Король Франции был неизлечимо болен, и все усилия лекарей были напрасны. Он повелел положить себя на пепел, подозвал всех присутствовавших и сказал им: «Смотрите! Я, кто был самым богатым и самым знатным сеньором в мире, я, кто был могущественнее всех прочих людей, возвышавшийся над ними положением, богатством и количеством друзей, — я не могу умолить смерть хоть немного повременить, а болезнь хоть на час отступить! Так чего же стоят все эти блага?» При этих словах присутствующие зарыдали. Но вопреки всем ожиданиям Господь исцелил его именно тогда, когда все сочли его мертвым. Он поднялся, возблагодарил Господа и именно поэтому взял крест[598].

Пример иллюстрирует седьмой «заголовок» первой книги, повествующий «О даре страха» (De dono timoris) а точнее, девятую причину, по которой христианин должен страшиться смерти: если он тяжело болен.

Исходя из подлинного исторического факта (болезнь и обет крестового похода Людовика Святого), автор примера использует его, чтобы снова ввести общее место, топос, — бессилие всемогущего и богатого перед лицом смерти. Этот дискурс и деталь, что Людовика Святого положили на ложе, посыпанное пеплом, не встречаются в других рассказах об этом эпизоде. Лекуа де ла Марш видел в этом «новые детали», «полученные из первых рук». Вполне возможно. Мне же видится в этом авторский или просто заимствованный автором вымысел, использующий (в духе идеологии примера, невзирая на всю историческую достоверность) обычные для высокопоставленных лиц приемы: положение тела in articulo mortis[599] на ложе, посыпанное пеплом, как покаяние in extremis[600], и топос, ставший традиционным со времен античности. Мой скептицизм относительно исторической достоверности слов Людовика Святого вызван не только банальностью этого общего места, но и тем, что идея и формулировка представляются мне весьма далекими от того, что нам известно о мыслях и лексиконе короля. Та выспренность, с какой он говорит о своем могуществе и богатстве, одушевление смерти и отсутствие типично христианских деталей, вынуждают меня счесть эти слова апокрифом. И опять известный факт, болезнь и обет крестового похода Людовика Святого, служит приданию псевдодостоверности всего-навсего общему месту, введенному в историческую мизансцену. Этьена де Бурбона волнует не столько то, что «действительно сказал» Людовик Святой, сколько то, что он мог бы сказать и что соответствовало бы его, доминиканца, дидактической направленности и классической культуре. В данном примере Людовик Святой — не более чем прецедент. Эти анекдоты — всего лишь попытки создать образ будущего святого короля, преждевременно превратившегося в стереотип.
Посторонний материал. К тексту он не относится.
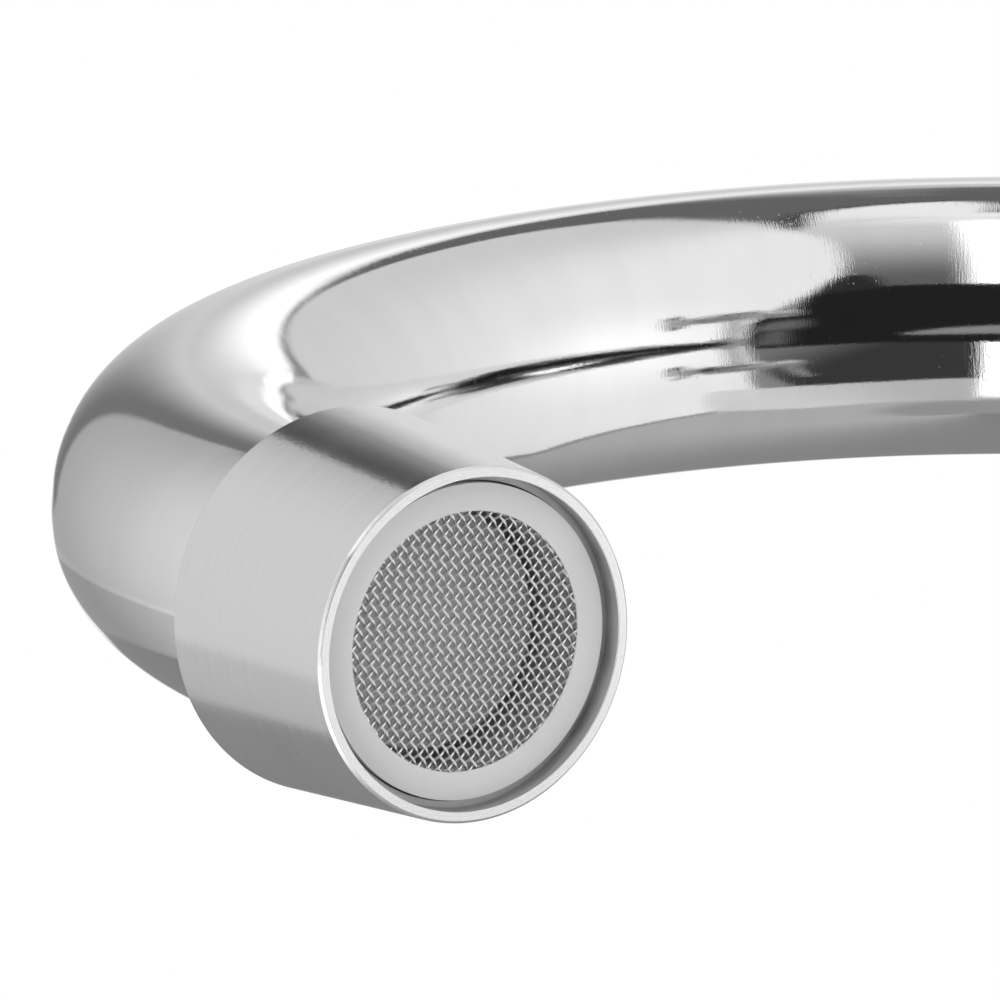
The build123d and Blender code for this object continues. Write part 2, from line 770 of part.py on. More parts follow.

Еще менее ощутимо присутствие короля в Турской рукописи ХIII века[601], где среди прочих примеров, связанных с фигурой епископа Парижского в 1228–1248 годах, Гийома Овернского, бывшего фактически придворным и советником короля, оказался пример, в котором упомянут Людовик Святой. Дело происходит при рождении королевского первенца (то есть речь должна идти о Бланке, родившейся в 1240 году и скончавшейся в младенчестве).

Королева Франции Маргарита, жена короля Людовика, первый раз разрешилась девочкой, о чем не осмеливалась сообщить государю. Позвали епископа Гийома и попросили его известить об этом короля. Он предстал перед королем и так поведал ему эту новость: «Сеньор, возрадуйтесь, я к вам с телятками, ибо сегодня французская корона обрела короля; ведь у вас родилась дочь, которая, выйдя замуж, подарит вам королевство, а родись у вас сын, то вам пришлось бы пожаловать ему большое графство». И этим он его рассмешил[602].